Task goal: Spot every line with the word "This" and return it.

Entries:
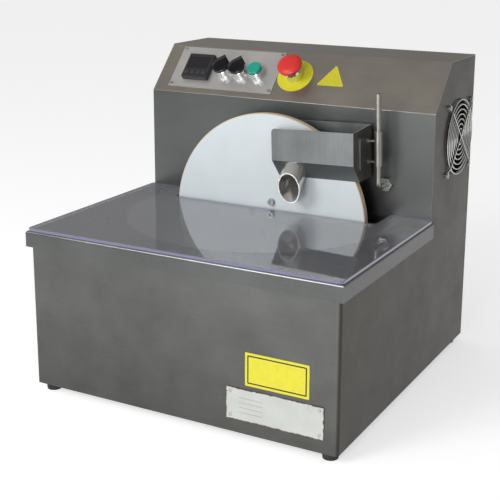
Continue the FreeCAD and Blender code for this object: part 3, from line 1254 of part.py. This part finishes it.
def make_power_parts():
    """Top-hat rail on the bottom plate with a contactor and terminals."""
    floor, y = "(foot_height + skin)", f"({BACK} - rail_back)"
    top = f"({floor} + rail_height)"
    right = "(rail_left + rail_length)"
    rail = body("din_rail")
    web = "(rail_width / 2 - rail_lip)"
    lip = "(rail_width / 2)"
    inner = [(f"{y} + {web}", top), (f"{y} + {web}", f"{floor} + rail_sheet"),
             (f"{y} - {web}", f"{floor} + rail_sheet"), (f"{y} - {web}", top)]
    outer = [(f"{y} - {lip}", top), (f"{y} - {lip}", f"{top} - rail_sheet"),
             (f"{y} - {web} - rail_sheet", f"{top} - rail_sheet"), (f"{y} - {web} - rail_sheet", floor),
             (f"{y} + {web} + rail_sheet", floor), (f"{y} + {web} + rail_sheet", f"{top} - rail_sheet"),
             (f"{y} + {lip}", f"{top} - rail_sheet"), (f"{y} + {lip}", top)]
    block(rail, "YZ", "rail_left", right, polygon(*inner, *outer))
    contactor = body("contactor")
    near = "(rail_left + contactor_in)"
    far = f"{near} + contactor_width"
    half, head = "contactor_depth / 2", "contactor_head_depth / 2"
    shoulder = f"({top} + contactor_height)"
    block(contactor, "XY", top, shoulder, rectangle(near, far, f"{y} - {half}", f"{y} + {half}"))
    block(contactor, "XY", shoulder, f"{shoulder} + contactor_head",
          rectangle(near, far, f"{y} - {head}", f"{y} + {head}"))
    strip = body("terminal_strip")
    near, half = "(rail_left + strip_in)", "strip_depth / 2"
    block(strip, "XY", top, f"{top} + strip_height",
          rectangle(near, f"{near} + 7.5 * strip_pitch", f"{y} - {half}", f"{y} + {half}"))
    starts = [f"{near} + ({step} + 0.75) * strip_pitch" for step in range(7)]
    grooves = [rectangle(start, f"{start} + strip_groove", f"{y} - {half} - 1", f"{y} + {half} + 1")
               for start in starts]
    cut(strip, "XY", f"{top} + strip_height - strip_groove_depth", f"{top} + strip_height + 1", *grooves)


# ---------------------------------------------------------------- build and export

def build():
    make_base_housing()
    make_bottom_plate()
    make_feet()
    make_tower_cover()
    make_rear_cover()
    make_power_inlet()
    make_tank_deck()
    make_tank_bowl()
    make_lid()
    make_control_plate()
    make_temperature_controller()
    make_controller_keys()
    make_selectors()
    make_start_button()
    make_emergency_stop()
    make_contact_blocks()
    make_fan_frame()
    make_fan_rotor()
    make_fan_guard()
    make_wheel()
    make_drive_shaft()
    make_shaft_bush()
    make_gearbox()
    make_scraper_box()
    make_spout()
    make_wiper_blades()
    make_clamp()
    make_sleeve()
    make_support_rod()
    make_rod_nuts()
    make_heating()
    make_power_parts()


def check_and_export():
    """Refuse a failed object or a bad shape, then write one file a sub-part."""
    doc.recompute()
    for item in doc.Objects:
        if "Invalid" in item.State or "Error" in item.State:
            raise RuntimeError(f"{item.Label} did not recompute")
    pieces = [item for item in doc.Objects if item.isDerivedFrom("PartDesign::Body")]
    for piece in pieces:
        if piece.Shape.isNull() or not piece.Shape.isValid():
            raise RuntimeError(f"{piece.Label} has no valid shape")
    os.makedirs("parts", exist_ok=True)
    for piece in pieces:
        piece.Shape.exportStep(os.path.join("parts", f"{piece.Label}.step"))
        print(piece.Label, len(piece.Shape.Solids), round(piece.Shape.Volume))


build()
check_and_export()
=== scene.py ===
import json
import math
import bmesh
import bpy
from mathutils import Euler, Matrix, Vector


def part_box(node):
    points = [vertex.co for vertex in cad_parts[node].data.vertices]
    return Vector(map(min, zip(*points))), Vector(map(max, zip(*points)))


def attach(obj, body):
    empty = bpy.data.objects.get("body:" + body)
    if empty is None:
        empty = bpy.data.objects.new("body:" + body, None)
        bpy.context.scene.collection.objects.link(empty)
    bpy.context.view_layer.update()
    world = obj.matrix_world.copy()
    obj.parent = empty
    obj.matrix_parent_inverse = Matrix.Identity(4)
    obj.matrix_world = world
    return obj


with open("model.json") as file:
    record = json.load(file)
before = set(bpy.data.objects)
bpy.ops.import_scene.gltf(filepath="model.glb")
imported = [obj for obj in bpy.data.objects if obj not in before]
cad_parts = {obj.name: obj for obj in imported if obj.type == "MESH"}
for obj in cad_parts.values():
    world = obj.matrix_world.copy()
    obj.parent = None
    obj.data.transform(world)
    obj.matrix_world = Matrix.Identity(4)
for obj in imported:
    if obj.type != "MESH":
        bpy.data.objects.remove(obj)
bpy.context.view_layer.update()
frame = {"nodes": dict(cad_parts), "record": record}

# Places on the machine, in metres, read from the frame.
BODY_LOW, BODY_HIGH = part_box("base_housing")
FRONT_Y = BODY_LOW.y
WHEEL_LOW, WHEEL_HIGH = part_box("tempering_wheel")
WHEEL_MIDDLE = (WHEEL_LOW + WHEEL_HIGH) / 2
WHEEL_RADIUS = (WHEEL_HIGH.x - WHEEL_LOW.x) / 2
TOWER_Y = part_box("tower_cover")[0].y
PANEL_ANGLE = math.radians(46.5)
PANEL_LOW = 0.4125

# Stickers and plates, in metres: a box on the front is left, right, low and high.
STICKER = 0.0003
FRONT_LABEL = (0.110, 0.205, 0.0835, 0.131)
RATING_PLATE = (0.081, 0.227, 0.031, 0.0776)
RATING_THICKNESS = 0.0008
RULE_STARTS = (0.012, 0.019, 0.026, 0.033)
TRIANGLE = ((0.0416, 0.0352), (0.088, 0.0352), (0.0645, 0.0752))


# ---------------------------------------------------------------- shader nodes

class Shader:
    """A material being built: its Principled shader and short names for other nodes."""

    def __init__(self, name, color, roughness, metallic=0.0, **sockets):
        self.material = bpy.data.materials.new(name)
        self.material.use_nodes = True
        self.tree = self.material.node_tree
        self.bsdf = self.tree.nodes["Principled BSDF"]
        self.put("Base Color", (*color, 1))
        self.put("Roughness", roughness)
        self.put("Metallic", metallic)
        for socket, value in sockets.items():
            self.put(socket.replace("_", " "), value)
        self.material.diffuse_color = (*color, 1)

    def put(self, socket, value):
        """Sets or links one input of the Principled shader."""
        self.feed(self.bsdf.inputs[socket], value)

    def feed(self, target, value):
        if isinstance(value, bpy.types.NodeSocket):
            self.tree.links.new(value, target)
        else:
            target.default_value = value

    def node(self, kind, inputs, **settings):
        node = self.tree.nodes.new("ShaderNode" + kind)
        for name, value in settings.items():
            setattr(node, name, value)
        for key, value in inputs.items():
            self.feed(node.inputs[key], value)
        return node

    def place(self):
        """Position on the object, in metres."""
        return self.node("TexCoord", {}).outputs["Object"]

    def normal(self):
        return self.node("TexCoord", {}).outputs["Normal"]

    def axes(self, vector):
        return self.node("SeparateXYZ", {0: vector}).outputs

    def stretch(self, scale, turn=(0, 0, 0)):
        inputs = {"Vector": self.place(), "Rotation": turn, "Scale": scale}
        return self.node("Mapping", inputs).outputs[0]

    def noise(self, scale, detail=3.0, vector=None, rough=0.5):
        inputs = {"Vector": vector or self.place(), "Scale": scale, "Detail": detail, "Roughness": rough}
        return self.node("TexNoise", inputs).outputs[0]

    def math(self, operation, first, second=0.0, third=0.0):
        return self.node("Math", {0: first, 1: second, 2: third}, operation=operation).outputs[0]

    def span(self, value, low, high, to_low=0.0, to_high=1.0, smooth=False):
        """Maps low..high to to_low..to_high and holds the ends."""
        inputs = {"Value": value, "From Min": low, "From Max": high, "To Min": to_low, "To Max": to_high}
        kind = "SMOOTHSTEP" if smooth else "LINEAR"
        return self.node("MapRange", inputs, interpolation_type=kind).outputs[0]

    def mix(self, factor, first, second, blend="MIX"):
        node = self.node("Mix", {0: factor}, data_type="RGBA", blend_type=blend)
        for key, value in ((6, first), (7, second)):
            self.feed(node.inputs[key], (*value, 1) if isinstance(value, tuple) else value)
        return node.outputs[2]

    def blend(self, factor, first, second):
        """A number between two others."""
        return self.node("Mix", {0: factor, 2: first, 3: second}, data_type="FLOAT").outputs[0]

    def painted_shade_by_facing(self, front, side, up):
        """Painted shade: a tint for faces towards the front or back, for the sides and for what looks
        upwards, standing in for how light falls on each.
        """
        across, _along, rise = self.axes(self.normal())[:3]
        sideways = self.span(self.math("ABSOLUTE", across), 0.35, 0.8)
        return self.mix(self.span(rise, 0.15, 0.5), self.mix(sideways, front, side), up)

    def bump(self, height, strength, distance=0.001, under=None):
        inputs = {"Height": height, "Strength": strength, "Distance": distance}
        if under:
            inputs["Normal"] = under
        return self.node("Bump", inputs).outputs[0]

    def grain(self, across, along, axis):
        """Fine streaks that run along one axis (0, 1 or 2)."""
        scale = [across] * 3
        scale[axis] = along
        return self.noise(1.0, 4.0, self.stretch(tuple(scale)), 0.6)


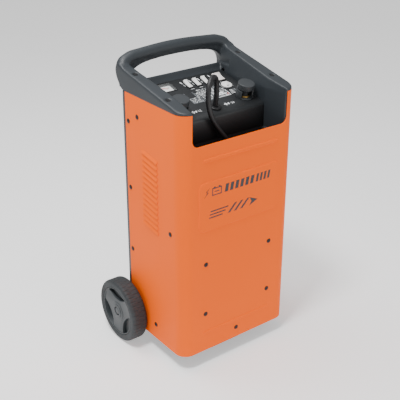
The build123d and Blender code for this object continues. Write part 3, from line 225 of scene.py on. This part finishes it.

Response:
Continue the FreeCAD and Blender code for this object: part 3, from line 1254 of part.py. This part finishes it.
The build123d and Blender code for this object continues. Write part 3, from line 225 of scene.py on. This part finishes it.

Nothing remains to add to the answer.